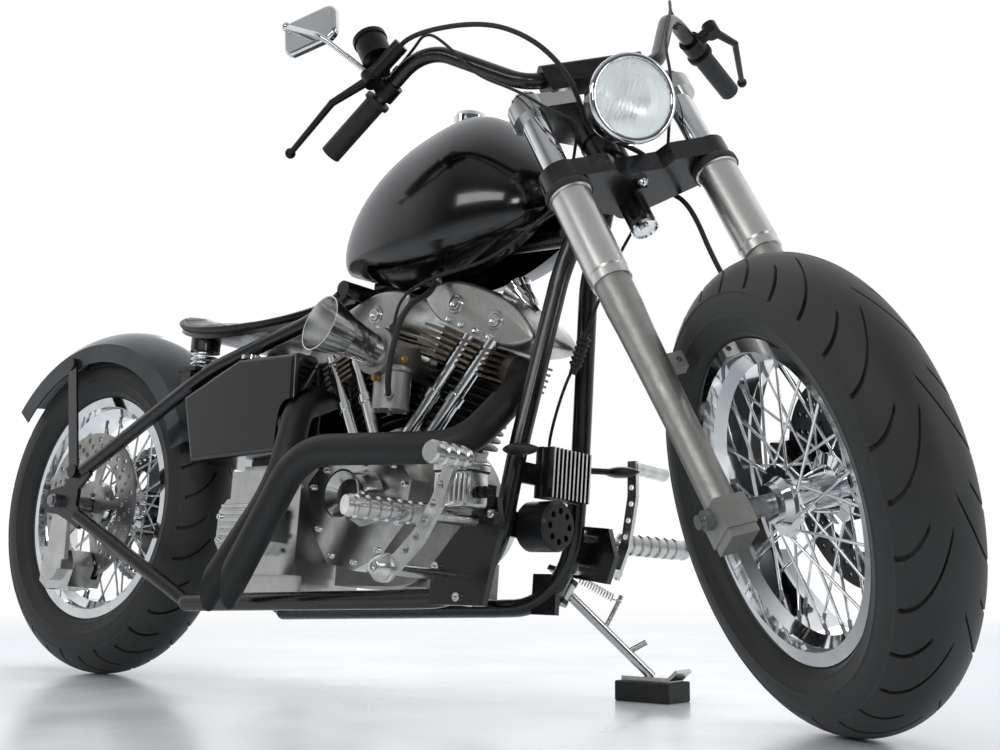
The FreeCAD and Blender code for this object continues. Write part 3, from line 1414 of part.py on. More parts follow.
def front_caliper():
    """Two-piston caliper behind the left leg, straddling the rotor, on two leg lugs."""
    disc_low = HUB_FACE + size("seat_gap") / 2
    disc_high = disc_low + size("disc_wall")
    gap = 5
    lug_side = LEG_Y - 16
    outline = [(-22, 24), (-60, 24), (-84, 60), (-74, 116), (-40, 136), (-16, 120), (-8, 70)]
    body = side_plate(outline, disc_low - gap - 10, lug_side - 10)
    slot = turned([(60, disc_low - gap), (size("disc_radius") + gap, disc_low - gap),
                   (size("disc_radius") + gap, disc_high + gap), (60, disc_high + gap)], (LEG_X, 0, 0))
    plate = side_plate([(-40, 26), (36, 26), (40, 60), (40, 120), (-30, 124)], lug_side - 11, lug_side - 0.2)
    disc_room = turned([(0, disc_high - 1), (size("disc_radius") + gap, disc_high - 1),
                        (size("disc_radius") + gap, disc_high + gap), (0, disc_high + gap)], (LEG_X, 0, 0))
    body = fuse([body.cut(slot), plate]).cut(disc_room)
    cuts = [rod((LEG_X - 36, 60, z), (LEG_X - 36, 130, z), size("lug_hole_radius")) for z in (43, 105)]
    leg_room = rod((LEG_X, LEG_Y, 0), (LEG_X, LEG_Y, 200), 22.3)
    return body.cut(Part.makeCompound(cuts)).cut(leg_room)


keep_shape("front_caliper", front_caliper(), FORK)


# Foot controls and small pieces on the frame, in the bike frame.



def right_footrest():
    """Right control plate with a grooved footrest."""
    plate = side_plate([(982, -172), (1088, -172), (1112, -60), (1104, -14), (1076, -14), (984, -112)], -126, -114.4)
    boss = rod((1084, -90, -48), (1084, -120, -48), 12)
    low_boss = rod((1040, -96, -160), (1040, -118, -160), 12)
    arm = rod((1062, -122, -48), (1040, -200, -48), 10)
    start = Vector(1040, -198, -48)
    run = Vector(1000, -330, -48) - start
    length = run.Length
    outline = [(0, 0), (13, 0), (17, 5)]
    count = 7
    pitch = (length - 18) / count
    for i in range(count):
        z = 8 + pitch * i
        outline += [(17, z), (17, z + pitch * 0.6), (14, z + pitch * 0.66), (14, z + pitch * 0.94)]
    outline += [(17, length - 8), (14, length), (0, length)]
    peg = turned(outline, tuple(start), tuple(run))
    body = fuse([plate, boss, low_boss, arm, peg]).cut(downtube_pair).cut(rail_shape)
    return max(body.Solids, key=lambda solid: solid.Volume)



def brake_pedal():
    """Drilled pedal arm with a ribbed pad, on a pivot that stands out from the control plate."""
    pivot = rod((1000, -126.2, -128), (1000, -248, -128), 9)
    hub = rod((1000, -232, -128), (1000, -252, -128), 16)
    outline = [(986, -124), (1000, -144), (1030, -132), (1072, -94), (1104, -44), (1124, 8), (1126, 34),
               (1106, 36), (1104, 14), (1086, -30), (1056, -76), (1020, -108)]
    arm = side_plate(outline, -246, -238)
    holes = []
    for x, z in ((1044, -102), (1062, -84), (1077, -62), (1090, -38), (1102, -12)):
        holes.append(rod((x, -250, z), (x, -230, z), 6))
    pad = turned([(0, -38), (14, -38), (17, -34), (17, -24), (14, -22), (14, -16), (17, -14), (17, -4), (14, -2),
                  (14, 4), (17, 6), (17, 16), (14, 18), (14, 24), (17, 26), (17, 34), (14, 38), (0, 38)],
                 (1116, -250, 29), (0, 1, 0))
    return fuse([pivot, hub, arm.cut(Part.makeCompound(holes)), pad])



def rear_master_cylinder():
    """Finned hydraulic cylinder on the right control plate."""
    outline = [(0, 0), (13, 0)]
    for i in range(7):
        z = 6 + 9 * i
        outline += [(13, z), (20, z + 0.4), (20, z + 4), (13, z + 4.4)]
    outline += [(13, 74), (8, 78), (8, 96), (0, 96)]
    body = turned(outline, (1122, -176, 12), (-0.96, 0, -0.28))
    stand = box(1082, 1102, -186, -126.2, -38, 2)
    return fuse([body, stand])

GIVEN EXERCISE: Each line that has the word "from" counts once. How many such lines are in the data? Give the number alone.

OUTPUT BELOW: 2